Par un adroit lobbying et la constitution de monopoles industriels, l’industrie pétrolière et les industries pétrochimiques ont également durablement marqué de leur empreinte le cours de l’histoire politique américaine. Selon Influence Map, l’industrie pétrolière a dépensé dans son ensemble environ 115 millions de dollars par an pour contrer les conclusions portant sur l’impact des énergies fossiles sur le changement climatique1. Plus généralement, la mise en comparaison des sommes investies en lobbying par l’ensemble de l’industrie aux États-Unis (environ 350 millions de dollars en 2013) et le montant des subventions accordées à l’industrie pétrolière (quelque 41,8 milliards de dollars, soit un rapport de 1 à 119)2, montre l’importance du secteur pétrolier dans la prise de décision publique aux États-Unis.
1 https://influencemap.org/report/How-Big-Oil-Continues-to-Oppose-the-Paris-Agreement-38212275958aa21196dae3b76220bddc
2 http://priceofoil.org/fossil-fuel-industry-influence-in-the-u-s/
Bush père et fils : lobby pétrolier au sommet du pouvoir
Cette influence permet de jeter une certaine lumière sur la politique étrangère américaine, où les intérêts privés sont étroitement liés aux considérations de sécurité nationale. L’exemple des deux guerres du Golfe a assez prouvé la centralité de la question pétrolière pour que l’on y revienne en détail. Il est néanmoins utile de remarquer la continuité quasi organique entre la première Guerre du Golfe conduite par George Bush Sr, et la seconde, déclenchée en 2003 par son fils, entouré de certains des conseillers de son père, notamment Dick Cheney (Secrétaire à la Défense de 1989 à 1993 puis vice-président de 2001 à 2009), et Colin Powell (Chef d’état-major des armées de 1989 à 1993 et Secrétaire d’État de 2001 à 2005). Suite à l’anéantissement de l’armée irakienne en 1991, George Bush Sr a pris soin de ne pas renverser Saddam Hussein, qui était désormais sans protection militaire et disposé à négocier avec les États-Unis.

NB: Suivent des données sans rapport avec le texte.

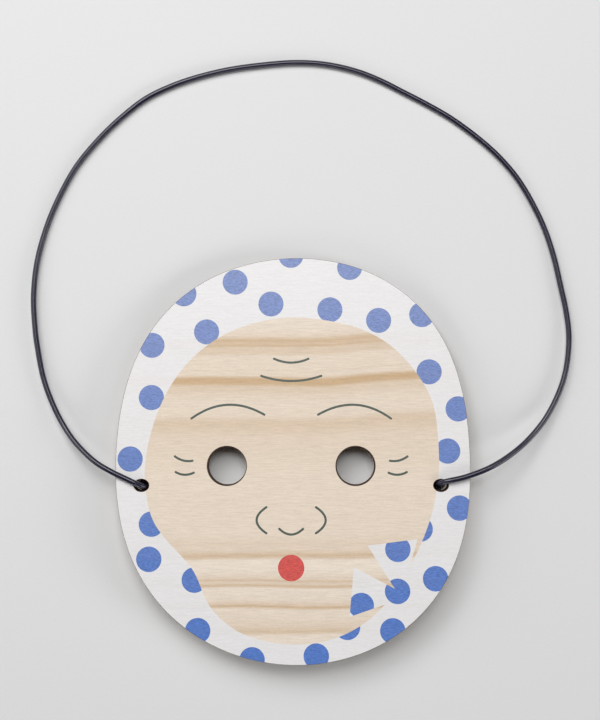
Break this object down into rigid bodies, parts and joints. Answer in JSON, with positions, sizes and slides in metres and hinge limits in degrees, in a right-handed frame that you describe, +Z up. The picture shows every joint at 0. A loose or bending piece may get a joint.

Dans le cadre de l’embargo mis en place dès 1990 et jusqu’en 2003 contre le régime irakien, le programme onusien « Pétrole contre nourriture », conçu initialement comme « mesure temporaire destinée à couvrir les besoins humanitaires du peuple irakien », a vite donné lieu à un vaste système de corruption impliquant au moins une compagnie pétrolière américaine, Texaco 3, ainsi que de nombreuses petites entreprises pétrolières nommées dans le rapport d’enquête dirigé par Paul Volcker, qui ont éventuellement pu travailler pour le compte de majors. Le déclenchement de la deuxième Guerre du Golfe en 2003 et la création de l’Autorité provisoire de la coalition ont précipité la fin du programme Pétrole contre nourriture, et donné le signal d’un conflit dont la mainmise sur les champs irakiens deviendrait l’un des moteurs, l’administration Bush Jr étant peuplée d’anciens représentants de l’industrie pétrolière, à commencer par les Bush (Harken Oil et Zapata Oil), Dick Cheney (ex-président d’Halliburton) et Condolezza Rice (administratrice de Chevron Oil jusqu’en 2001).